* Job *
Go through the records and give each one again exactly.

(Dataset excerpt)
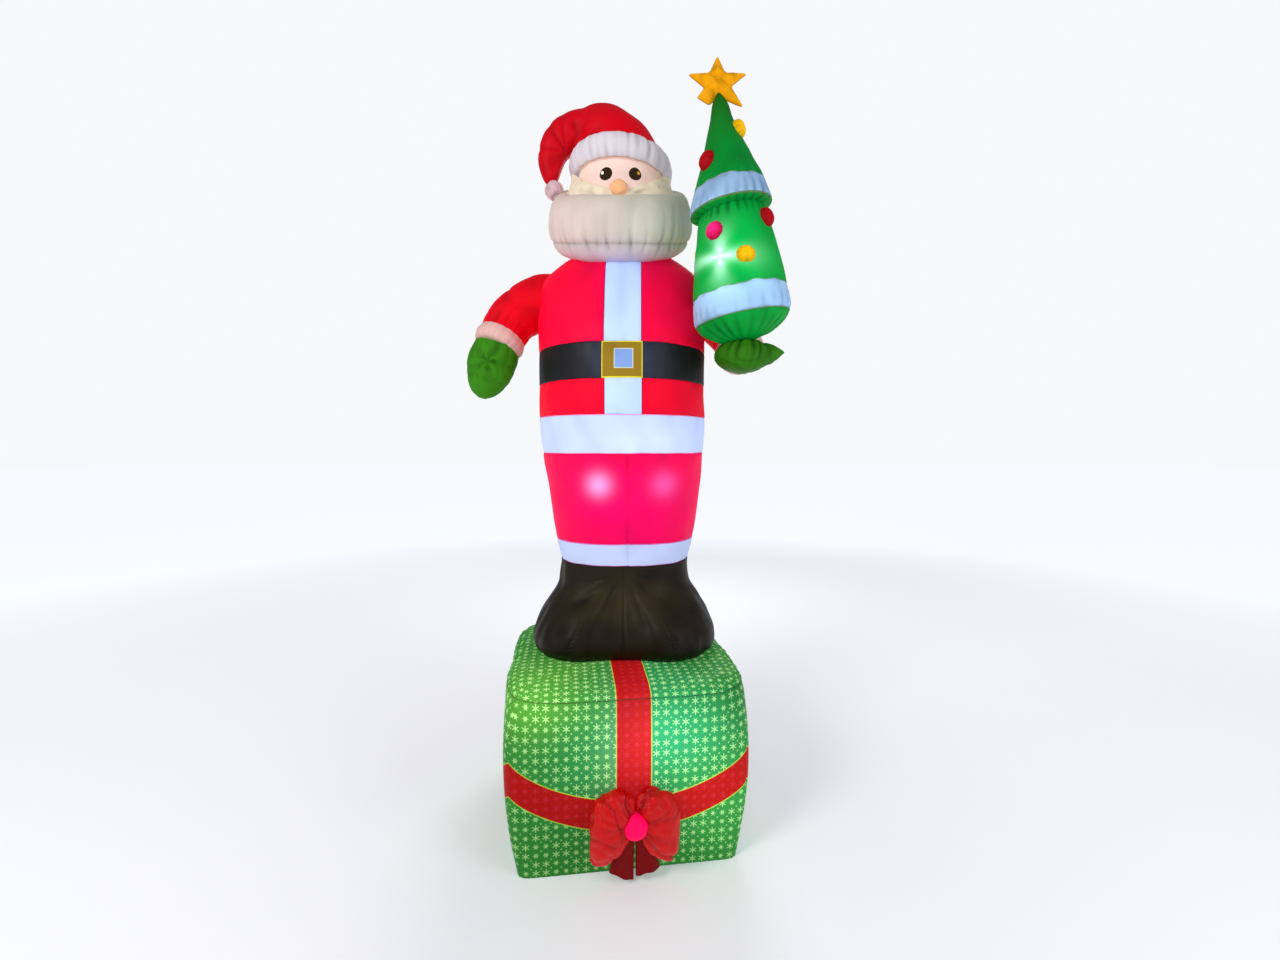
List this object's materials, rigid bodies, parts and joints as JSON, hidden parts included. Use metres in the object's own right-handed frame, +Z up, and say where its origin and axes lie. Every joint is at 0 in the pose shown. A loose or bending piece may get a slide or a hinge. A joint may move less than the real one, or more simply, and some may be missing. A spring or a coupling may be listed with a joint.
{
  "type": "inflatable garden santa",
  "caption": "Inflated, lit garden figure of Santa standing on a printed gift box, one hand under a small decorated Christmas tree.",
  "frame": {"origin": "middle of the gift box's underside, on the ground", "axes": "+Z up, -Y the way the figure faces, +X towards the figure's left hand and the tree"},
  "size_m": [1.3111, 1.0152, 3.0282],
  "materials": {
    "box_print": "printed nylon taffeta, softly lit from inside",
    "boot_black": "black nylon taffeta, satin",
    "trim_white": "white nylon taffeta, softly lit from inside",
    "suit_red": "red nylon taffeta, softly lit from inside",
    "hat_red": "red nylon taffeta, satin",
    "belt_black": "black nylon taffeta, satin",
    "face_cloth": "printed nylon taffeta, matte",
    "nose_cloth": "orange nylon taffeta, matte",
    "beard_cloth": "off-white nylon taffeta, matte",
    "mitten_green": "green nylon taffeta, satin",
    "tree_green": "green nylon taffeta, softly lit from inside",
    "star_amber": "amber nylon taffeta, satin",
    "bauble_red": "red nylon taffeta, satin",
    "bauble_yellow": "yellow nylon taffeta, satin",
    "bow_red": "red nylon taffeta, glossy",
    "knot_pink": "pink-red nylon taffeta, satin"
  },
  "bodies": {
    "root": {"gift_box": "box_print", "boot_left": "boot_black", "boot_right": "boot_black", "trouser_cuffs": "trim_white", "coat_hem": "trim_white", "trousers": "suit_red", "coat_skirt": "suit_red", "coat": "suit_red", "belt": "belt_black", "sleeve_left": "suit_red", "sleeve_right": "suit_red", "arm_cuff_left": "trim_white", "arm_cuff_right": "trim_white", "mitten_left": "mitten_green", "mitten_right": "mitten_green", "head": "face_cloth", "nose": "nose_cloth", "moustache": "beard_cloth", "beard": "beard_cloth", "hat": "hat_red", "hat_brim": "trim_white", "hat_pompom": "trim_white", "tree_base": "tree_green", "tree_top": "tree_green", "tree_star": "star_amber", "bauble_yellow_top": "bauble_yellow", "bauble_yellow_middle": "bauble_yellow", "bauble_yellow_back": "bauble_yellow", "bauble_red_top": "bauble_red", "bauble_red_left": "bauble_red", "bauble_red_right": "bauble_red", "bauble_red_back": "bauble_red", "bauble_red_back_top": "bauble_red", "bow_knot": "knot_pink", "bow_loop_left": "bow_red", "bow_loop_right": "bow_red", "bow_tail_left": "bow_red", "bow_tail_right": "bow_red"}
  },
  "joints": []
}
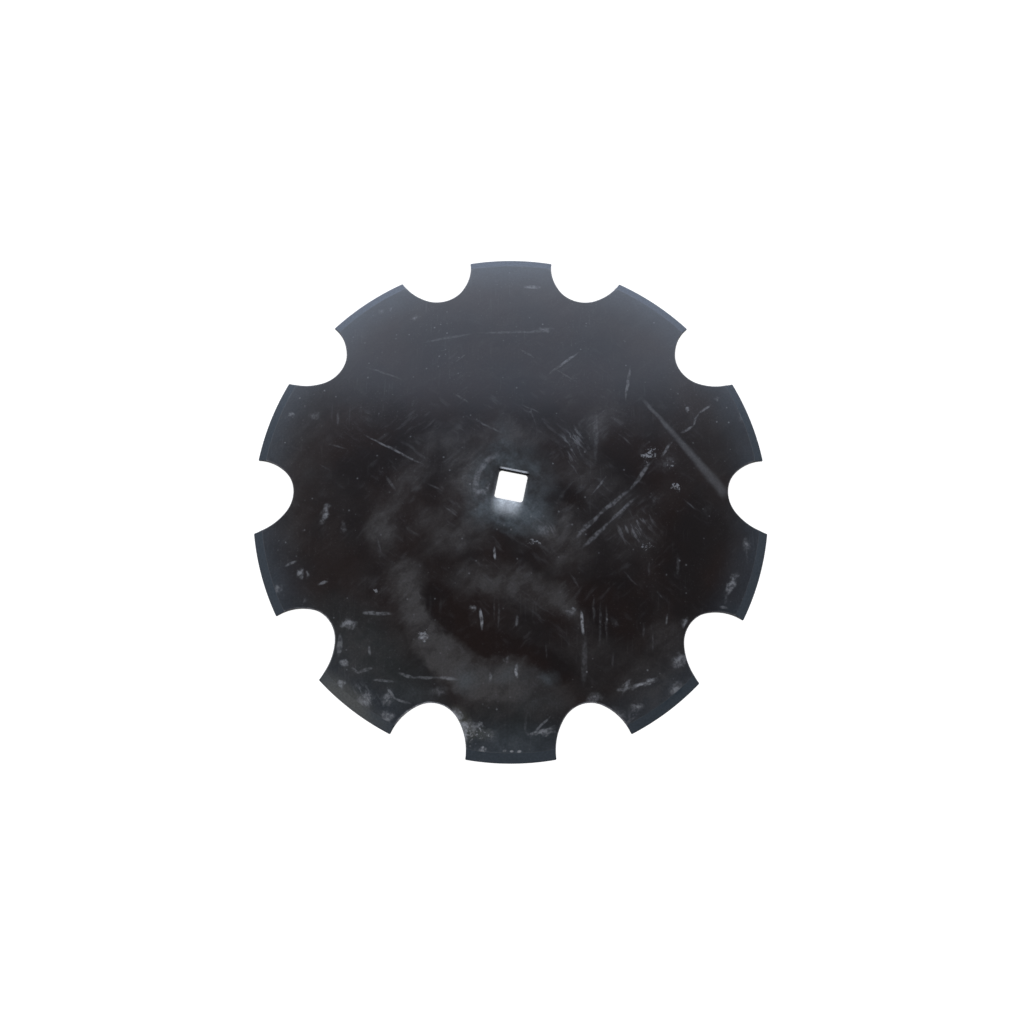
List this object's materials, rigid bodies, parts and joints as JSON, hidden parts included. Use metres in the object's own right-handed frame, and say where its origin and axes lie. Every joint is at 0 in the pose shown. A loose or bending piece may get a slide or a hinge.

* Complete output *
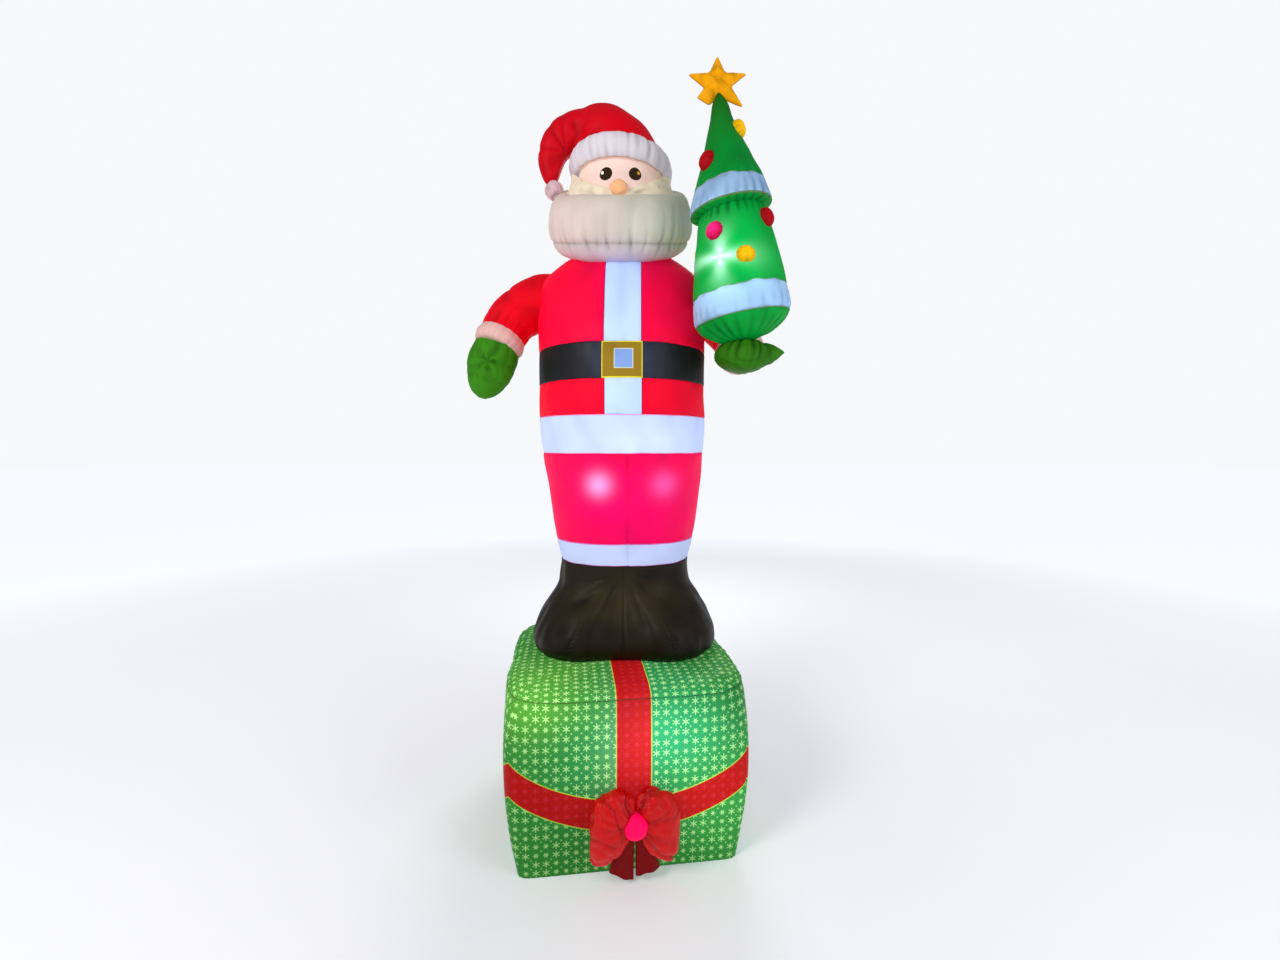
List this object's materials, rigid bodies, parts and joints as JSON, hidden parts included. Use metres in the object's own right-handed frame, +Z up, and say where its origin and axes lie. Every joint is at 0 in the pose shown. A loose or bending piece may get a slide or a hinge. A joint may move less than the real one, or more simply, and some may be missing. A spring or a coupling may be listed with a joint.
{
  "type": "inflatable garden santa",
  "caption": "Inflated, lit garden figure of Santa standing on a printed gift box, one hand under a small decorated Christmas tree.",
  "frame": {"origin": "middle of the gift box's underside, on the ground", "axes": "+Z up, -Y the way the figure faces, +X towards the figure's left hand and the tree"},
  "size_m": [1.3111, 1.0152, 3.0282],
  "materials": {
    "box_print": "printed nylon taffeta, softly lit from inside",
    "boot_black": "black nylon taffeta, satin",
    "trim_white": "white nylon taffeta, softly lit from inside",
    "suit_red": "red nylon taffeta, softly lit from inside",
    "hat_red": "red nylon taffeta, satin",
    "belt_black": "black nylon taffeta, satin",
    "face_cloth": "printed nylon taffeta, matte",
    "nose_cloth": "orange nylon taffeta, matte",
    "beard_cloth": "off-white nylon taffeta, matte",
    "mitten_green": "green nylon taffeta, satin",
    "tree_green": "green nylon taffeta, softly lit from inside",
    "star_amber": "amber nylon taffeta, satin",
    "bauble_red": "red nylon taffeta, satin",
    "bauble_yellow": "yellow nylon taffeta, satin",
    "bow_red": "red nylon taffeta, glossy",
    "knot_pink": "pink-red nylon taffeta, satin"
  },
  "bodies": {
    "root": {"gift_box": "box_print", "boot_left": "boot_black", "boot_right": "boot_black", "trouser_cuffs": "trim_white", "coat_hem": "trim_white", "trousers": "suit_red", "coat_skirt": "suit_red", "coat": "suit_red", "belt": "belt_black", "sleeve_left": "suit_red", "sleeve_right": "suit_red", "arm_cuff_left": "trim_white", "arm_cuff_right": "trim_white", "mitten_left": "mitten_green", "mitten_right": "mitten_green", "head": "face_cloth", "nose": "nose_cloth", "moustache": "beard_cloth", "beard": "beard_cloth", "hat": "hat_red", "hat_brim": "trim_white", "hat_pompom": "trim_white", "tree_base": "tree_green", "tree_top": "tree_green", "tree_star": "star_amber", "bauble_yellow_top": "bauble_yellow", "bauble_yellow_middle": "bauble_yellow", "bauble_yellow_back": "bauble_yellow", "bauble_red_top": "bauble_red", "bauble_red_left": "bauble_red", "bauble_red_right": "bauble_red", "bauble_red_back": "bauble_red", "bauble_red_back_top": "bauble_red", "bow_knot": "knot_pink", "bow_loop_left": "bow_red", "bow_loop_right": "bow_red", "bow_tail_left": "bow_red", "bow_tail_right": "bow_red"}
  },
  "joints": []
}
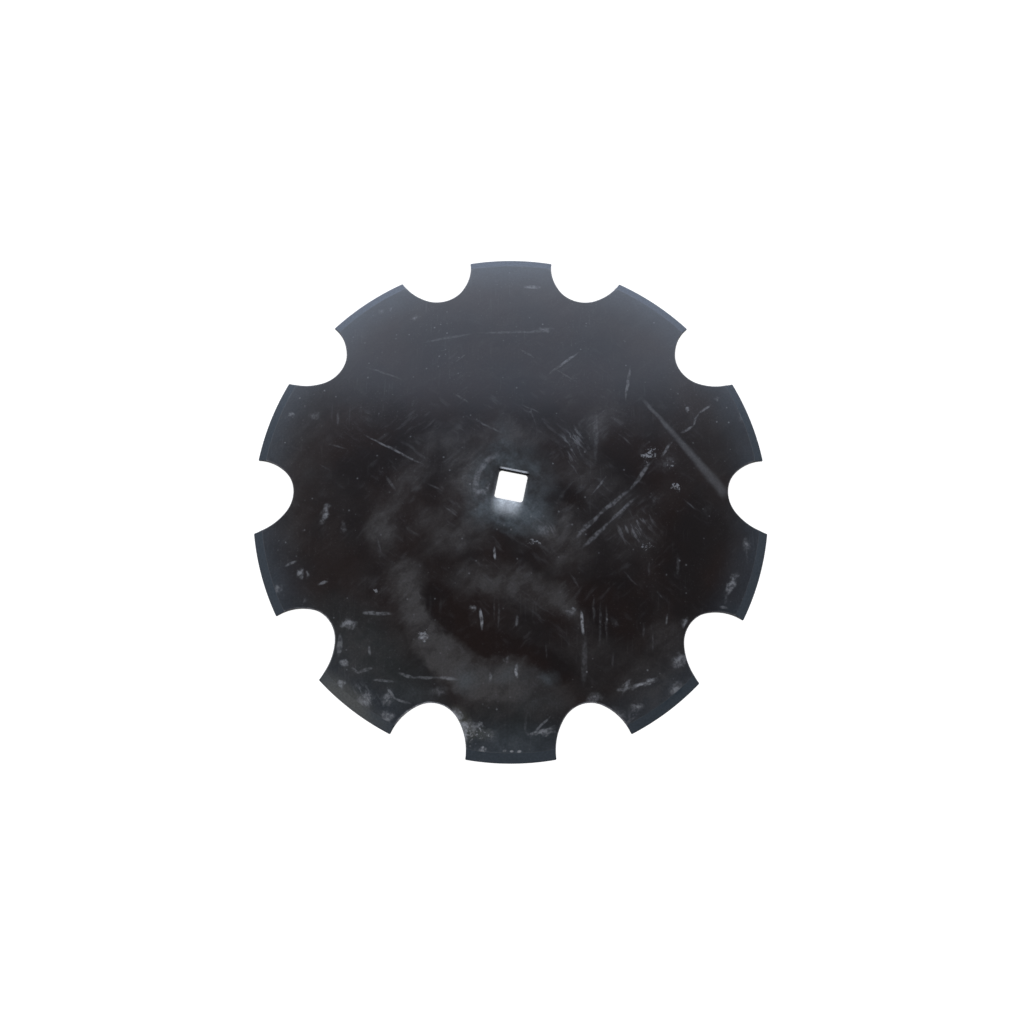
List this object's materials, rigid bodies, parts and joints as JSON, hidden parts included. Use metres in the object's own right-handed frame, and say where its origin and axes lie. Every joint is at 0 in the pose shown. A loose or bending piece may get a slide or a hinge.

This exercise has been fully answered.